Who would you say has influenced your sound over the years? On the flip side of that, is there anyone out there making waves currently you think we should know about?

These days, I try to cut myself off from other people’s music so I can fully focus on my own sound without being influenced by anyone other than myself. That being said, I’m totally conscious of the fact that my music, artistic vision, creative process, and conscience wouldn’t be the same if I hadn’t been introduced to the mind of DJ Ride, The Prodigy, Paulo Coelho, Larry Clark, Allen Halloween, Floorpunch, Challenge, João Tamura, Future, Drake, Arca, Flying Lotus, Aphex Twin, Arcade Fire, Nina Kraviz, Brodinski, Jon Hopkins, Earl Sweatshirt, Clams Casino, Zomby, Hudson Mowahke, ASAP Rocky, Diplo, Skrillex, Evian Christ, Burial, Quix, Woolymammoth, G Jones, Dabow, Masayoshi Limori, Basquiat, RL Grime, Kanye West, Mac Miller & many more.
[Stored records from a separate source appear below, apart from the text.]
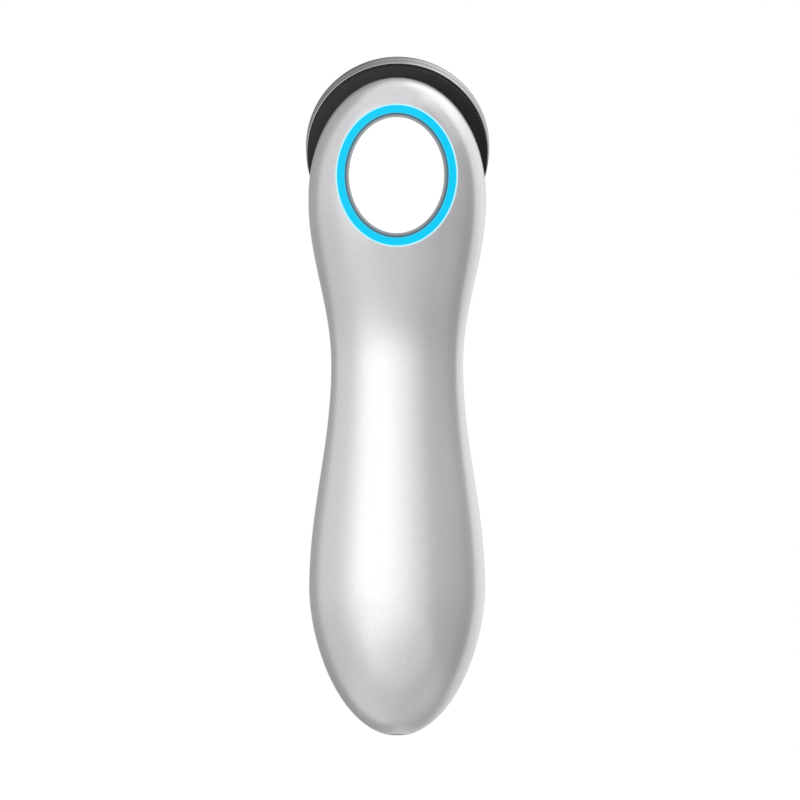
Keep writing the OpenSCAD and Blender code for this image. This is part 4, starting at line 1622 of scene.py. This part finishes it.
@dataclass
class Studio:
    """The camera, the floor and the light round the device.

    The light is laid patch by patch, and the patch named above clears the way for the ceiling.
    """

    frame_w: float = 224.5
    centre_x: float = 0.8
    centre_z: float = 94.03
    focal: float = 600.0
    sensor: float = 36.0
    sight: float = 50000.0
    azimuth: float = math.radians(0.4)
    elevation: float = math.radians(1.2)
    floor_z: float = -45.0
    floor_r: float = 700.0
    floor_sides: int = 96
    floor_grey: float = 0.6
    floor_lift: float = 0.55
    lamp_place: tuple[float, float, float] = (6.0, -175.0, -64.0)
    lamp_aim: tuple[float, float, float] = (0.0, -18.0, 20.0)
    lamp_size: tuple[float, float] = (290.0, 140.0)
    lamp_power: float = 0.033
    unit: float = 2.0
    walls: Patch = Patch(
        (
            *((-180, 0.34), (-160, 0.19), (-142, 0.155), (-122, 0.165), (-108, 0.37)),
            *((-60, 0.36), (-20, 0.3), (20, 0.26), (44, 0.235), (72, 0.21), (90, 0.15)),
            *((110, 0.12), (113, 0.5), (152, 0.5), (180, 0.34)),
        ),
        ((-66, 1.05), (-43, 1.03), (-30, 0.82), (-16, 0.84), (-4, 1)),
        1.0,
    )
    key: Patch = Patch(
        (
            *((-74, 0), (-62, 0.12), (-52, 0.36), (-38, 0.84), (-24, 1)),
            *((-10, 1), (4, 0.73), (20, 0.33), (38, 0)),
        ),
        (
            *((-48, 0), (-34, 0.14), (-26, 0.38), (-20, 0.64)),
            *((-14, 0.84), (-5, 1), (30, 1), (50, 0)),
        ),
        0.53,
    )
    above: Patch = Patch(((0, 1),), ((34, 0), (58, 1)), -1.0)
    ceiling: Patch = Patch(((0, 1),), ((34, 0), (58, 1)), 0.42)
    rim: Patch = Patch(
        ((56, 0), (86, 0.65), (130, 0.6), (154, 0.75), (168, 1), (178, 0)),
        ((10, 0), (28, 1), (58, 1), (70, 0)),
        0.32,
    )
    shade: Patch = Patch(
        ((-34, 0), (-6, 0.6), (6, 1), (24, 0.85), (54, 0)),
        ((-54, 0), (-40, 1), (-22, 1), (-9, 0)),
        -0.34,
    )
    foot: Patch = Patch(
        ((106, 0), (114, 1), (150, 1), (176, 0)), ((-70, 1), (-44, 1), (-24, 0)), -0.6
    )
    fill: Patch = Patch(
        ((34, 0), (60, 1), (102, 1), (112, 0)), ((-80, 1), (-44, 1), (-24, 0)), 0.08
    )
    backdrop: Patch = Patch(
        ((-166, 1), (-154, 0), (160, 0), (172, 1)),
        ((-3, 0), (6, 0.56), (28, 0.56), (38, 0)),
        -1.0,
    )

    def camera(self) -> None:
        """Sets the camera square to the front."""
        data = bpy.data.cameras.new("camera")
        data.lens = self.focal
        data.sensor_width = self.sensor
        data.clip_end = self.sight * MM
        camera = add_object("camera", data)
        away = Vector((0, 0, self.frame_w * self.focal / self.sensor * MM))
        turn = Euler((math.pi / 2 - self.elevation, 0, self.azimuth))
        away.rotate(turn)
        camera.location = Vector((self.centre_x * MM, 0, self.centre_z * MM)) + away
        camera.rotation_euler = turn
        bpy.context.scene.camera = camera

    def floor_finish(self) -> bpy.types.Material:
        """Makes the floor's material, which reflections and views from below look through.

        Returns:
            The material.
        """
        material = bpy.data.materials.new("floor white")
        material.use_nodes = True
        material.node_tree.nodes.clear()
        sheet = NodeSheet(material.node_tree)
        path = sheet.add("LightPath").outputs
        seen = sheet.math("MAXIMUM", path["Is Camera Ray"], path["Is Transmission Ray"])
        lift = sheet.math("MULTIPLY", seen, self.floor_lift)
        diffuse = sheet.add("BsdfDiffuse", {"Color": (self.floor_grey,) * 3})
        glow = sheet.add("Emission", {"Strength": lift})
        pale = sheet.add("AddShader", {0: diffuse.outputs[0], 1: glow.outputs[0]})
        below = sheet.add("NewGeometry").outputs["Backfacing"]
        through = sheet.math("MAXIMUM", below, path["Is Glossy Ray"])
        clear = sheet.add("BsdfTransparent")
        inputs = {0: through, 1: pale.outputs[0], 2: clear.outputs[0]}
        sheet.add("OutputMaterial", {0: sheet.add("MixShader", inputs).outputs[0]})
        return material

    def floor(self) -> None:
        """Adds a round pale floor that keeps the shadow."""
        bm = bmesh.new()
        bmesh.ops.create_circle(bm, cap_ends=True, segments=self.floor_sides, radius=self.floor_r)
        bmesh.ops.translate(bm, vec=(0, 0, self.floor_z), verts=bm.verts)
        floor = add_mesh(bm, "floor", self.floor_finish())

    def sky(self) -> None:
        """Lights the device from a studio drawn by direction, and shows white to the camera."""
        world = bpy.data.worlds.new("studio")
        bpy.context.scene.world = world
        world.use_nodes = True
        world.node_tree.nodes.clear()
        sheet = NodeSheet(world.node_tree)
        place = sheet.add("TexCoord").outputs["Generated"]
        x, y, z = sheet.add("SeparateXYZ", {0: place}).outputs
        turn = sheet.math("ARCTAN2", x, sheet.math("MULTIPLY", y, -1.0))
        around = sheet.math("MULTIPLY_ADD", turn, 1 / math.tau, 0.5)
        up = sheet.math("MULTIPLY_ADD", sheet.math("ARCSINE", z), 1 / math.pi, 0.5)
        light: object = 0.0
        first = (self.walls, self.key, self.above, self.ceiling, self.rim)
        for patch in (*first, self.shade, self.foot, self.fill, self.backdrop):
            light = patch.laid(sheet, around, up, light)
        white, level = (1.0, 1.0, 1.0), sheet.math("MULTIPLY", light, self.unit)
        lit = sheet.add("Background", {"Color": white, "Strength": level})
        bright = sheet.add("Background", {"Color": white, "Strength": 1.0})
        path = sheet.add("LightPath").outputs
        straight = sheet.math("COMPARE", path["Ray Depth"], path["Transmission Depth"], 0.5)
        seen = sheet.math("MAXIMUM", path["Is Camera Ray"], straight)
        inputs = {0: seen, 1: lit.outputs[0], 2: bright.outputs[0]}
        sheet.add("OutputWorld", {0: sheet.add("MixShader", inputs).outputs[0]})

    def tail_lamp(self) -> None:
        """Adds a soft panel low in front of the tail, which no camera sees."""
        data = bpy.data.lights.new("tail lamp", "AREA")
        data.shape = "ELLIPSE"
        data.size, data.size_y = (side * MM for side in self.lamp_size)
        data.energy = self.lamp_power
        lamp = add_object("tail lamp", data)
        place, aim = Vector(self.lamp_place), Vector(self.lamp_aim)
        lamp.location = place * MM
        lamp.rotation_euler = (aim - place).to_track_quat("-Z", "Y").to_euler()
        lamp.visible_camera = False

    def build(self) -> None:
        """Sets the whole studio."""
        self.camera()
        self.floor()
        self.sky()
        self.tail_lamp()
        bpy.context.scene.view_settings.view_transform = "Standard"


def main() -> None:
    """Loads the frame, dresses the device and sets the studio."""
    logging.basicConfig(level=logging.INFO, format="%(message)s")
    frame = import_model()
    dress_cad_nodes(frame["nodes"])
    Casing().build()
    LightRing().build()
    PushButton().build()
    TreatmentHead().build()
    Studio().build()


if __name__ == "__main__":
    main()
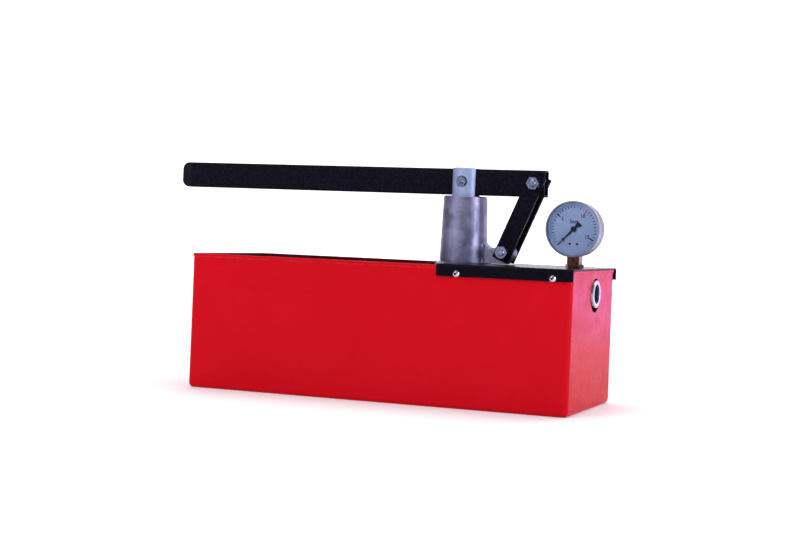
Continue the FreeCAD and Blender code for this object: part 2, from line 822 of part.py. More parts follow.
def make_release_knob():
    start = knob_start()
    centre = (release_y, outlet_z)
    knob = rod(knob_d, (start, *centre), -X, knob_length)
    knob = knob.makeChamfer(knob_edge, [e for e in knob.Edges
                                        if at(e, x=start) or at(e, x=start - knob_length)])
    for index in range(knob_flutes):
        angle = 2 * math.pi * index / knob_flutes
        reach = knob_d / 2 + knob_flute_d / 6
        place = (start + 1, release_y + reach * math.cos(angle), outlet_z + reach * math.sin(angle))
        knob = knob.cut(rod(knob_flute_d, place, -X, knob_length + 2))
    return knob.cut(rod(spindle_d + 2 * running_gap, (start + 1, *centre), -X,
                        knob_length - knob_end_wall + 1 + running_gap))


# --- lever and links ---------------------------------------------------------
def handle_left():
    return upper_x + handle_past_pivot - handle_length


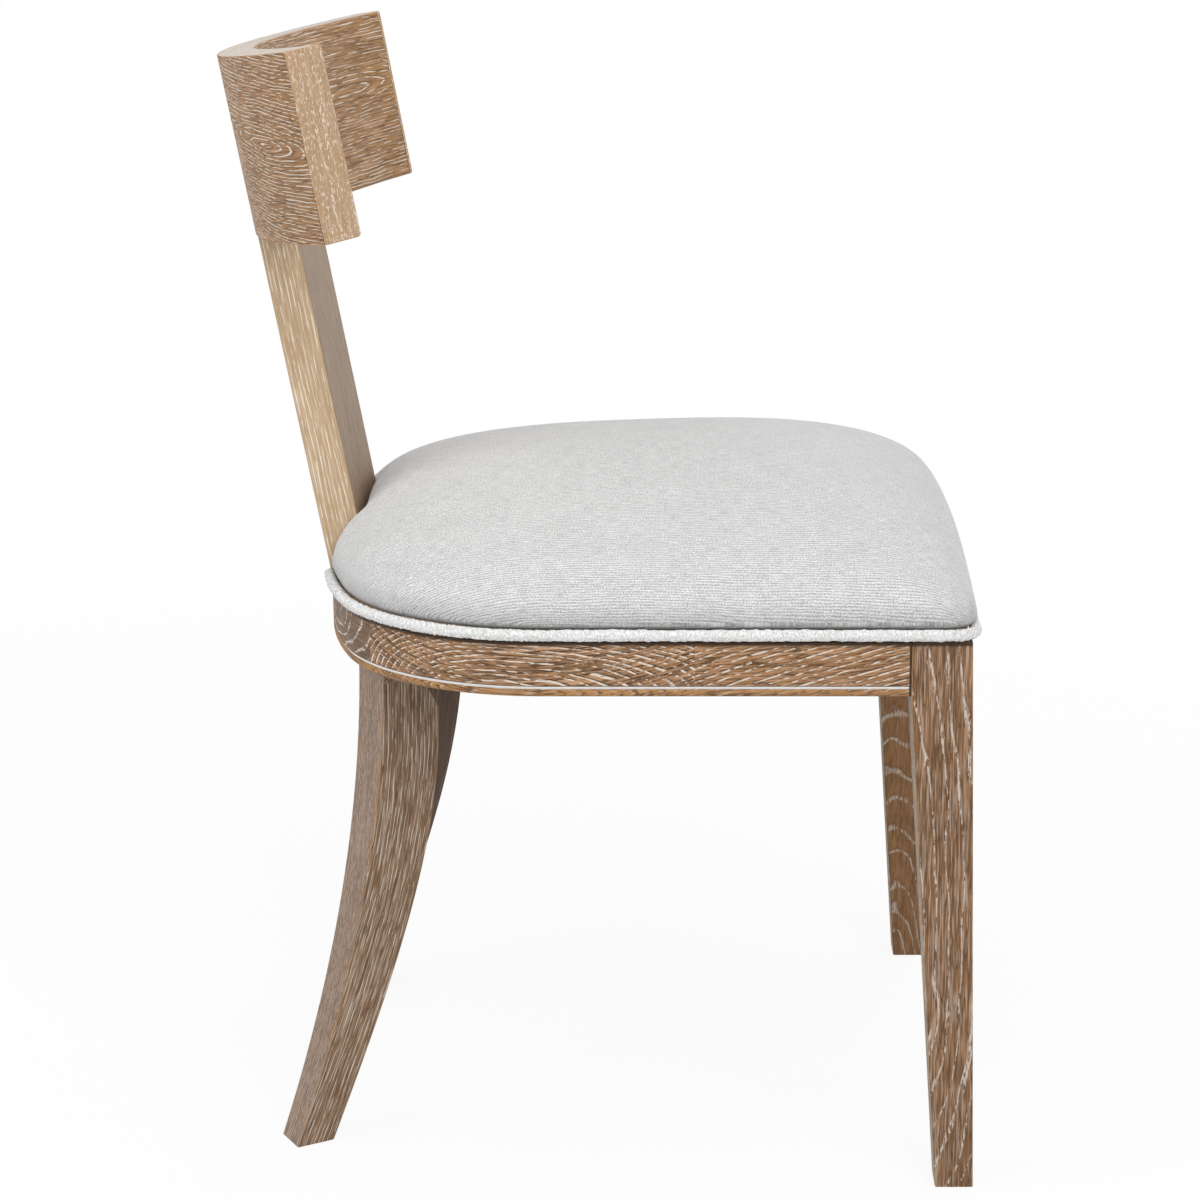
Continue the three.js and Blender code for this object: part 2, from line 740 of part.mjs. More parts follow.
// Centre the footprint over the origin
chair.updateMatrixWorld(true);
const bounds = new THREE.Box3().setFromObject(chair, true);
chair.position.y = -(bounds.min.y + bounds.max.y) / 2;

export default chair;
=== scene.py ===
"""A klismos dining chair in limed oak, with a crowned linen seat edged with piping.

Metres, +Z up. The chair faces -Y, and its right-hand side is at -X, towards the camera.
"""
import math
from types import SimpleNamespace

import bmesh
import bpy
import numpy as np
from mathutils import Matrix, Vector
from mathutils import noise as fuzz
from mathutils.bvhtree import BVHTree
from mathutils.interpolate import poly_3d_calc


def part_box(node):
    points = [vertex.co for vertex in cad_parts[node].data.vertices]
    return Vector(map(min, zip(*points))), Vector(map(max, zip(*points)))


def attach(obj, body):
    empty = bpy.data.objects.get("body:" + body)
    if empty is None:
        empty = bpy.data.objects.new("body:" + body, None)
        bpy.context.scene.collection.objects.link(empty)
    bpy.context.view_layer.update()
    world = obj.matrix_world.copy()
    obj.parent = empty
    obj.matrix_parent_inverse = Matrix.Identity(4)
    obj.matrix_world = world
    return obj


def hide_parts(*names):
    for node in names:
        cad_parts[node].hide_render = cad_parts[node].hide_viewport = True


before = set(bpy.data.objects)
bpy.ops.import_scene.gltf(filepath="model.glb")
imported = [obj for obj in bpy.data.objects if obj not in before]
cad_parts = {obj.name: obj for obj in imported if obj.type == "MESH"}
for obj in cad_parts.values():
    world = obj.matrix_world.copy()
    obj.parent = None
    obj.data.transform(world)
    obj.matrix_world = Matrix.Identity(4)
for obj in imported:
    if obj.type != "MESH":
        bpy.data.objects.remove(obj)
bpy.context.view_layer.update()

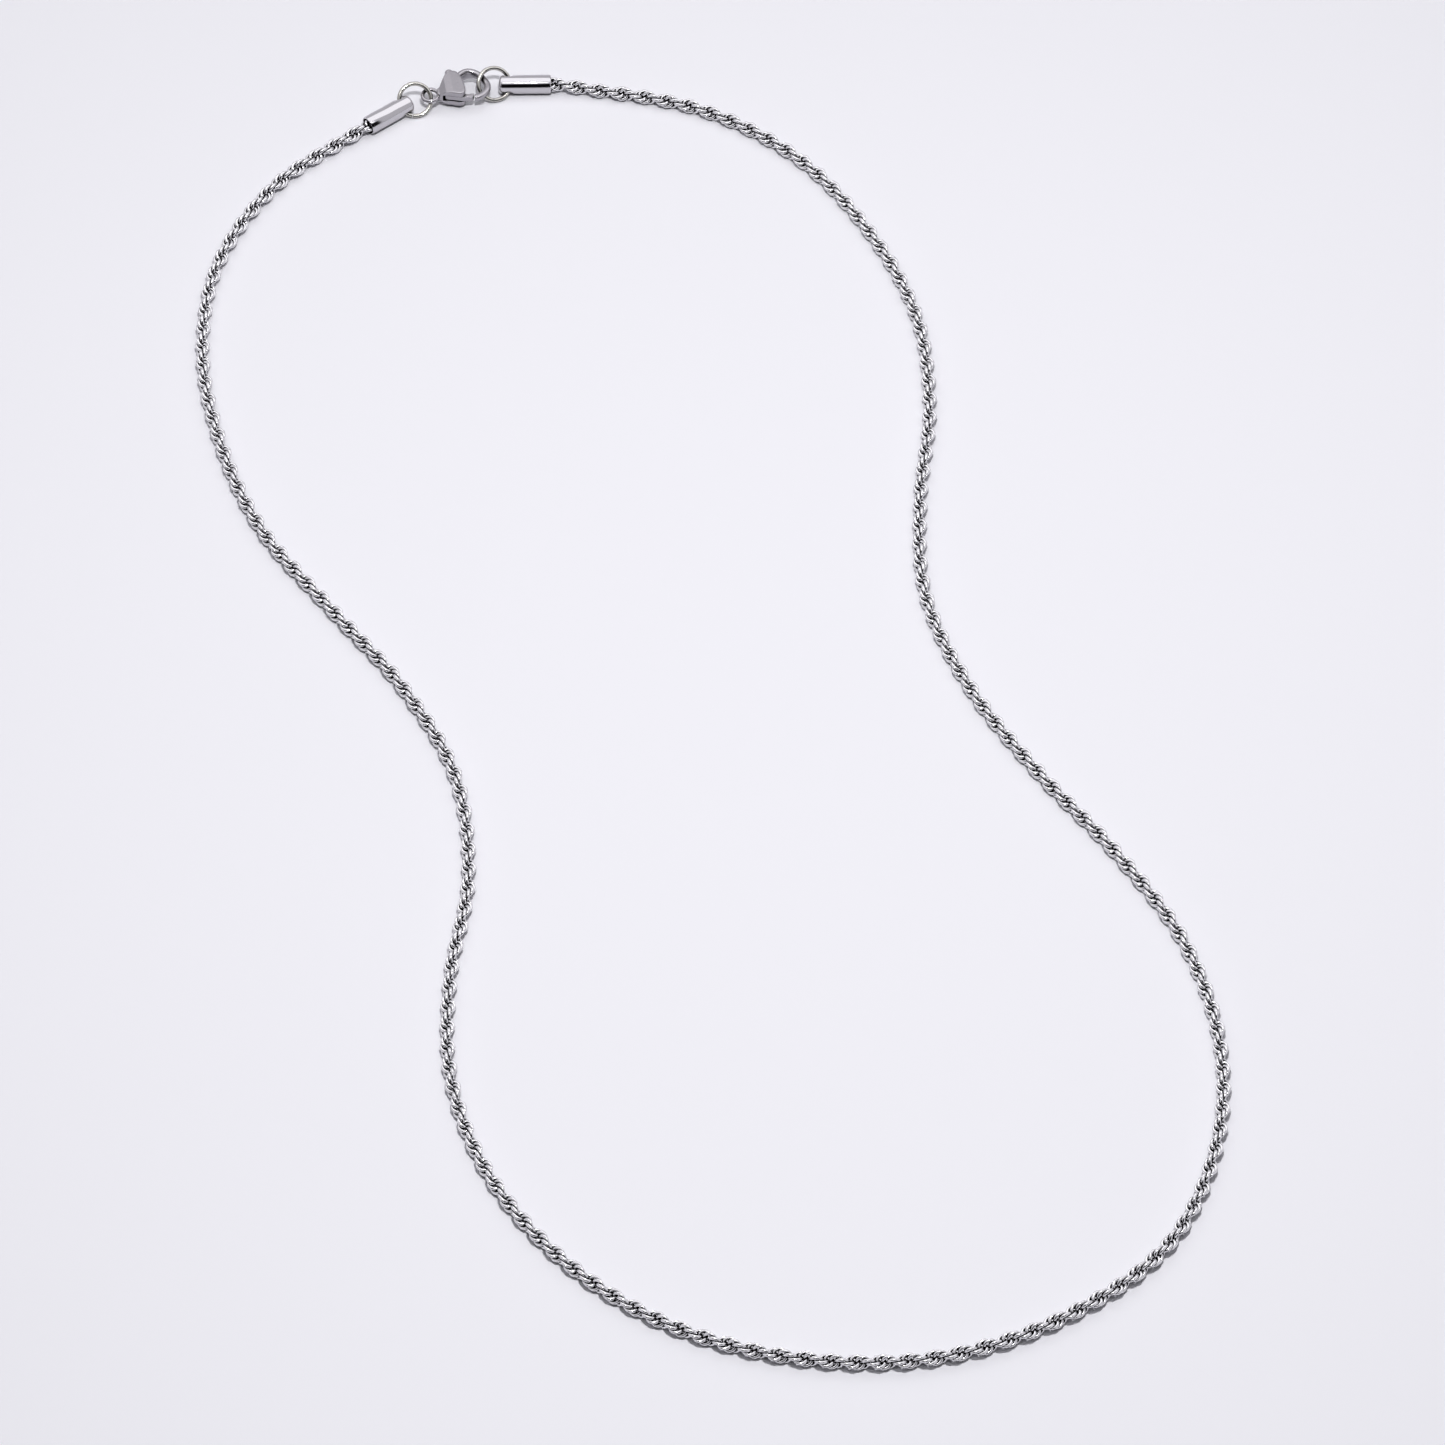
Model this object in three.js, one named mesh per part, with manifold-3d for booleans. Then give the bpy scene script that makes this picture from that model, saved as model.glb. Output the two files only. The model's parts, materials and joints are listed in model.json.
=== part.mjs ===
// A rope chain necklace that lies on a table, closed by a small lobster clasp.
// Millimetres, +Z up. The table is z = 0 and the origin is the middle of the loop on the table.
import * as THREE from "three";
import { mergeVertices } from "three/addons/utils/BufferGeometryUtils.js";
import Module from "manifold-3d";

// Rope chain: round links, each turned a little from the one before it.
const CHAIN_WIDTH = 2.0;
const LINK_WIRE = 0.4;
const LINK_RADIUS = (CHAIN_WIDTH - LINK_WIRE) / 2;
const HALF_TURN = 3.15;
const STEPS_PER_HALF_TURN = 4;
const ROPE_WAIST = 0.9;
const CHAIN_HEIGHT = CHAIN_WIDTH / 2;

// Where two runs of chain meet, the last link of one threads the first link of the next.
const LINK_OFFSET = LINK_RADIUS / 2;
const RUN_END = 0.95;

// Jump rings
const RING_RADIUS = 2.2;
const RING_WIRE = 0.6;
const RING_TILT = 40;
const RING_SPLIT = 0.1;

// End caps
const CAP_DIAMETER = 2.6;
const CAP_LENGTH = 7.1;
const CAP_WALL = 0.2;
const CAP_BORE_DEPTH = 3;
const CAP_HOLE = 1.6;
const CAP_HOLE_INSET = 1.3;
const CAP_HOLE_SHIFT = 0.21;
const CHAIN_IN_CAP = 2.6;

// Lobster clasp: its own frame has the eye at the origin and the hook on the +X side.
const CLASP_EYE = new THREE.Vector3(-36.2, 102.45, 1.85);
const CLASP_HEADING = 10;
const CLASP_THICKNESS = 2.6;
const NECK_THICKNESS = 1.3;
const EYE_TUBE = 0.55;
const EYE_HOLE = 1.64;
const SLOT_HEIGHT = 1.0;
const LEVER_HEIGHT = 0.8;
const HOOK_WIDTH = 0.9;
const HOOK_HEIGHT = 0.9;
const HOOK_SEAT = [6.72, 0.42];
const PIVOT = [3.0, 0.35];
const PIN_DIAMETER = 0.6;
const PIN_FIT = 0.05;

// Headings of the horizontal diameters of the two rings, in degrees
const LEFT_RING_HEADING = 14;
const RIGHT_RING_HEADING = 22;
const LEFT_CAP_HEADING = 218;
const RIGHT_CAP_HEADING = 0.7;

// The way the chain lies on the table, from the left cap round to the right cap
const LAY = [
  [-56.5, 87], [-64, 72.5], [-65.5, 56.5], [-62.5, 40.5], [-56.5, 25.5], [-47, 12], [-37.5, -1],
  [-30.5, -15.5], [-28.5, -32], [-30.5, -48], [-30, -64], [-24.5, -79.5], [-14.5, -92.5],
  [-1.5, -101.5], [14.5, -106], [30.5, -105.5], [45.5, -99.5], [58, -89], [64.5, -74],
  [65.5, -58], [61.5, -42], [53.5, -28], [44, -15], [35.5, -1], [30, 14.5], [29.5, 30.5],
  [31, 47], [29.5, 63], [23.5, 78], [14, 91.5], [1, 100.5], [-14, 104.3],
];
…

They all changed my conceptions and the way I do things since the first day I connected with their art. On the flip side of this, I don’t like to say “You should definitely listen to this or that”, but I can say that lately I have been listening a lot to Juelz, Sumthin Sumthin, Foodman, EASTGHOST, Jace Mek, Boys Noize, Jorja Smith, all the Bit Bird releases, and DUCKY to name a few!

Any major goals for the remainder of 2016?

Yes, I have my own goals that I want to reach and conquer before the end of the year. However, I want to keep them strictly to myself ; my life goals, music plans, and objectives for the future are really personal to me. Sometimes talking about your ideas and objectives is the best way to lose them. I don’t like to give energy away talking about what I want to do. For now, just follow me; you will see where I want to go.